[DIRECTION]
Select each line where the word "that" appears.

[GIVEN RECORDS]
####################
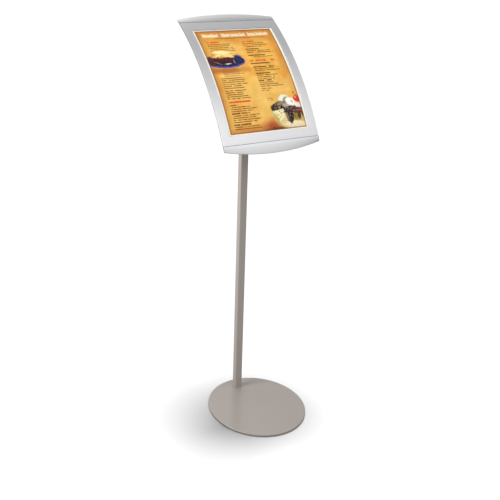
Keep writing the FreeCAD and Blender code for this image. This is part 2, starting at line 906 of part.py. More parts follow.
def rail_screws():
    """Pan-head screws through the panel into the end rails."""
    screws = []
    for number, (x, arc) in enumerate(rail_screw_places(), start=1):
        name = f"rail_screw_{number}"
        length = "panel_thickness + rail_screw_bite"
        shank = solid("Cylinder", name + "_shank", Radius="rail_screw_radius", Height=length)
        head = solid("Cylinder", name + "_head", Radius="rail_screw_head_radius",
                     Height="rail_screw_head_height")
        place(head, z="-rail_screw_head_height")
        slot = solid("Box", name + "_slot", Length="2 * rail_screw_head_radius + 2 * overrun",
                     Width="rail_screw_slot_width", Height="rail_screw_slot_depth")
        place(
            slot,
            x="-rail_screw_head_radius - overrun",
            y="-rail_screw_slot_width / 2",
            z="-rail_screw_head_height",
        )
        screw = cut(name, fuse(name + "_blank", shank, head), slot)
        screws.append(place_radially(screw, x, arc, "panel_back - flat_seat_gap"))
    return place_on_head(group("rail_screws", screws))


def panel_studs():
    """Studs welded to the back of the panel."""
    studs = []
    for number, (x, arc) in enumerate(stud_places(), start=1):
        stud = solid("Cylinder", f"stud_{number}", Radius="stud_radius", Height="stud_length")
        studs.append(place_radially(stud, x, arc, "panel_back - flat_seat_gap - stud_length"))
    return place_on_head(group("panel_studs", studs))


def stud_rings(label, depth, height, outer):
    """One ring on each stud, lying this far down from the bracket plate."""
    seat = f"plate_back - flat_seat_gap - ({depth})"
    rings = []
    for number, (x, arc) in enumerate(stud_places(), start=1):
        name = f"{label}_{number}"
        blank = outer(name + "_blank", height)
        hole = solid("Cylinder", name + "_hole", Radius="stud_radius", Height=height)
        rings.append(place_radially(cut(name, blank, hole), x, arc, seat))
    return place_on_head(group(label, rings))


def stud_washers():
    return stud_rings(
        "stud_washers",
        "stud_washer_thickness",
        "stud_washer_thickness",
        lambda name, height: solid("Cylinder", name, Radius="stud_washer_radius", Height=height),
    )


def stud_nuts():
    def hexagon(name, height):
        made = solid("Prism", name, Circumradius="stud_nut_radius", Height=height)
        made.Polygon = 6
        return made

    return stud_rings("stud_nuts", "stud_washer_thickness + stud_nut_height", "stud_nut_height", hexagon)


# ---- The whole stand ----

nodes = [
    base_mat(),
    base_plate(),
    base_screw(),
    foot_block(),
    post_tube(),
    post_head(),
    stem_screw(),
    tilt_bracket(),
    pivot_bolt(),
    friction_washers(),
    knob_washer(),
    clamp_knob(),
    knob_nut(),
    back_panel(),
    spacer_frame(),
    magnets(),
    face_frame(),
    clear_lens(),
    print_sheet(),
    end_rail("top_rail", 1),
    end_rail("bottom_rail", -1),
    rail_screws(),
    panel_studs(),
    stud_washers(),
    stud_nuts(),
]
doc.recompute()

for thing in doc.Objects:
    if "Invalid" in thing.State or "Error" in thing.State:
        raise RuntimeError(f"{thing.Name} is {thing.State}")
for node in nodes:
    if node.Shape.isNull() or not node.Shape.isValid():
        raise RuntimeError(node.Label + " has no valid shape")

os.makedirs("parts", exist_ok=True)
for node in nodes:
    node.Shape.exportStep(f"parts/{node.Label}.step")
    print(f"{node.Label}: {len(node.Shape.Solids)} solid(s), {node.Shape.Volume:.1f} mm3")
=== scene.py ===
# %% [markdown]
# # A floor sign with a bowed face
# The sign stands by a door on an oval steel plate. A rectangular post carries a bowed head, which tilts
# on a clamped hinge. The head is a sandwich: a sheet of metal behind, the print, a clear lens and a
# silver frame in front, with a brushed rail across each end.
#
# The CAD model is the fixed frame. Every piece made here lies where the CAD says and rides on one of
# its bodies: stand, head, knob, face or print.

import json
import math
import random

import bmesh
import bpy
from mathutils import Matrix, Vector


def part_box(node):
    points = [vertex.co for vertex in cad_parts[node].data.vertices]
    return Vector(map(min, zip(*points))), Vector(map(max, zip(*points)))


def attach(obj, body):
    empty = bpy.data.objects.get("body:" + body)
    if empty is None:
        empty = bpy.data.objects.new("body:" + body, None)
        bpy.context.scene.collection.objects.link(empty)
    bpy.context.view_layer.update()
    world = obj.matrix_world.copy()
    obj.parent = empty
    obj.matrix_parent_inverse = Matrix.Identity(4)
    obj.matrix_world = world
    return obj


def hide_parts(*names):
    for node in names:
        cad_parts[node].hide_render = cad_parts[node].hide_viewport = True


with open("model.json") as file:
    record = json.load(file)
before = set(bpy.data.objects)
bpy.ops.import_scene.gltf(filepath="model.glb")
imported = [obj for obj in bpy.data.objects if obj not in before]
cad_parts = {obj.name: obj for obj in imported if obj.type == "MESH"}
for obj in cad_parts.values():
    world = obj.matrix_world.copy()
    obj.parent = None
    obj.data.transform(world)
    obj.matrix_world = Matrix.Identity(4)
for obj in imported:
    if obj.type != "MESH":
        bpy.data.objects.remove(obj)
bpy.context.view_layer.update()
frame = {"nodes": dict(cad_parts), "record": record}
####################
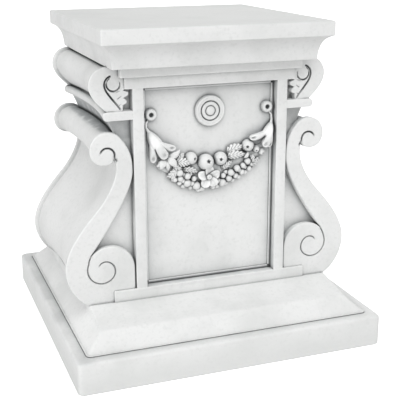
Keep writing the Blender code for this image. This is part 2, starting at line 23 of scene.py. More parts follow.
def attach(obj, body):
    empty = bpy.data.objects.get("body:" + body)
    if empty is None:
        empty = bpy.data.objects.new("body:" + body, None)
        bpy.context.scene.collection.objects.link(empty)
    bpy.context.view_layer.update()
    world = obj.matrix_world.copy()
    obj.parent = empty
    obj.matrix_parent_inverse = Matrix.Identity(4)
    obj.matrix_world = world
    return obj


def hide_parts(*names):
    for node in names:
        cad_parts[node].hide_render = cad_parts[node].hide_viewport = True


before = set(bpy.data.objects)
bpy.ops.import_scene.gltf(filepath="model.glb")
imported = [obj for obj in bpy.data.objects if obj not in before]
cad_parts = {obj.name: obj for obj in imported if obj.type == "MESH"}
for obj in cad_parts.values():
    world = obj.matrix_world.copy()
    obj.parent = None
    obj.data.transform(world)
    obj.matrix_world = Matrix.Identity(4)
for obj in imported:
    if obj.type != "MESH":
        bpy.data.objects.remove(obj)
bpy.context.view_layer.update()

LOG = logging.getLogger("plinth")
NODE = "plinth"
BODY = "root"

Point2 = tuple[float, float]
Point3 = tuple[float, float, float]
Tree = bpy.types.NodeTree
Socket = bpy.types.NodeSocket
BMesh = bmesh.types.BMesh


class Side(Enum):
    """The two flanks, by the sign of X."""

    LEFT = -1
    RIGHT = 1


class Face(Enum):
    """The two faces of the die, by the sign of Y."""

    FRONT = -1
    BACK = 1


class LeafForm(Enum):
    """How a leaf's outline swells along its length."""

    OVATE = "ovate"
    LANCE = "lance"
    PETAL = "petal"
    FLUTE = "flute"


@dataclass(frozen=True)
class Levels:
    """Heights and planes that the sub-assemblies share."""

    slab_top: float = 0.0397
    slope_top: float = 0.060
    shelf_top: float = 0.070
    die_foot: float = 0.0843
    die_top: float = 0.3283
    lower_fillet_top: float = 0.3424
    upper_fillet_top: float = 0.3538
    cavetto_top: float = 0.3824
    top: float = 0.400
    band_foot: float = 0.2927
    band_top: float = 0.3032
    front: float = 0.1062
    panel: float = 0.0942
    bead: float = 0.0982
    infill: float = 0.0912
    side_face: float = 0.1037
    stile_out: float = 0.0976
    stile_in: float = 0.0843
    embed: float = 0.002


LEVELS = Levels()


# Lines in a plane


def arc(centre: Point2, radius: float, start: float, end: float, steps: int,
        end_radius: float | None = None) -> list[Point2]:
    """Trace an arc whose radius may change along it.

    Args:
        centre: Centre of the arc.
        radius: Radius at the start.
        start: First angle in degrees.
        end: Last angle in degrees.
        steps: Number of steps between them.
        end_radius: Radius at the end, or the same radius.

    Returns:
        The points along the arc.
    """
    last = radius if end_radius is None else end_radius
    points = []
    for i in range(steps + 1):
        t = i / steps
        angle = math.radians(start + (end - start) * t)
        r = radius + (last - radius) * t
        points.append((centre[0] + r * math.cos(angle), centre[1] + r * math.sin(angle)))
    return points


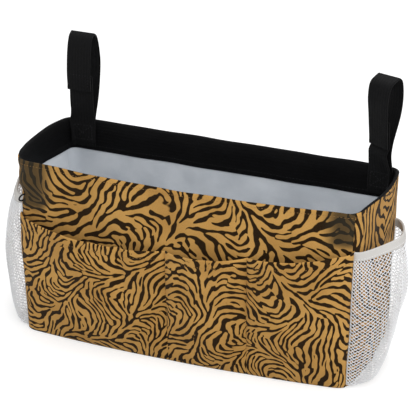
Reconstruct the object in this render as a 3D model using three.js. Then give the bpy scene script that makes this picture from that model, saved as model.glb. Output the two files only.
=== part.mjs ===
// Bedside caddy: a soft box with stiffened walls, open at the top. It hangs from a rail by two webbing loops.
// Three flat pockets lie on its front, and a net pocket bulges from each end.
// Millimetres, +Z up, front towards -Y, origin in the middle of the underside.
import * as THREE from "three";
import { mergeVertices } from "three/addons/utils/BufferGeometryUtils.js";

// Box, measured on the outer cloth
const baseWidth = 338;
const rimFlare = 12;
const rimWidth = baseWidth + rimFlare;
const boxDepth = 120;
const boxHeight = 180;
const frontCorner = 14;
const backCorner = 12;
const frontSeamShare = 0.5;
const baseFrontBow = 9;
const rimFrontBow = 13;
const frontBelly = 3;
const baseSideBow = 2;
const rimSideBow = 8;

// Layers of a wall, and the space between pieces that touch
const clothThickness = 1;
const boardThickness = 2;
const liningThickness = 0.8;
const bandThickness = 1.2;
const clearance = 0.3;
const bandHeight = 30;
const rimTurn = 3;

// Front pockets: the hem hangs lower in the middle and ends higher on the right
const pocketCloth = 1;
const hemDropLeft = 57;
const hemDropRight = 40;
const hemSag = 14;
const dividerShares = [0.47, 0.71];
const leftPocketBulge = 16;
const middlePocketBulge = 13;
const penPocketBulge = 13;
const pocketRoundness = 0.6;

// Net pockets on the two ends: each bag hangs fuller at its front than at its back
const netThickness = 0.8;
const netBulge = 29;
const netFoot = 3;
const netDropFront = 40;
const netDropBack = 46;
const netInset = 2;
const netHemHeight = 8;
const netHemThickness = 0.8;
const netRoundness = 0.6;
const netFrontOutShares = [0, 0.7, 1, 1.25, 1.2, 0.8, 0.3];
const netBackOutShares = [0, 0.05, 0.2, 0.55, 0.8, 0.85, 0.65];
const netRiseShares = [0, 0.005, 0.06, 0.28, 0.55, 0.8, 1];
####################
[OUTPUT OF THE EXERCISE]
    """Heights and planes that the sub-assemblies share."""
Reconstruct the object in this render as a 3D model using three.js. Then give the bpy scene script that makes this picture from that model, saved as model.glb. Output the two files only.
// Layers of a wall, and the space between pieces that touch